Un kourban n’est pas seulement un rite spécifique, mais un ensemble de promesses qui se superposent et se réalisent mutuellement dans leurs interactions le jour du kourban. Cet échange a généralement lieu dans l’espace commun où se déroule le kourban collectif auquel viennent s’ajouter les kourbani privés : le kourban trouve son unité dans cette convergence qui va de la maison à l’église et de l’église à la maison. Dans sa dimension familiale, le kourban concerne l’unité domestique non seulement comme microcosme, impliquant la famille nucléaire et ses différents membres, mais la maisonnée et ce qui la compose, par exemple les animaux offerts en kourban. Cette maisonnée est par ailleurs située dans un environnement social que constituent la famille élargie, les amis, les voisins, dans une communauté comportant des relations de voisinage, des espaces publics, une église, etc.

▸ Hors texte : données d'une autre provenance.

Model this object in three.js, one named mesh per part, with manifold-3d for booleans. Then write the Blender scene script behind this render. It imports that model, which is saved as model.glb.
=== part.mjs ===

L’église constitue quant à elle le point de convergence par excellence de la communauté : on s’y rend à l’office, mais aussi pour faire bénir les animaux, ou pour porter une partie du repas sacrificiel qui sera offerte et dégustée en commun. Outre les animaux promis à titre privé pour qu’ils soient égorgés, on apporte lors des grands kourbani une bouteille d’huile de cuisine, des légumes frais ou en conserve, qui seront ajoutés à la préparation ; les comités chargés de l’organisation comptent en général beaucoup sur ces dons. L’acte d’apporter de son kourban personnel au kourban du village, comme cela est souvent le cas, les dons multiples qui s’ajoutent à la préparation collective, résument l’une des dimensions les plus attachantes de cette manifestation : le plaisir que l’on prend à faire coïncider l’individu, la famille et le groupe villageois.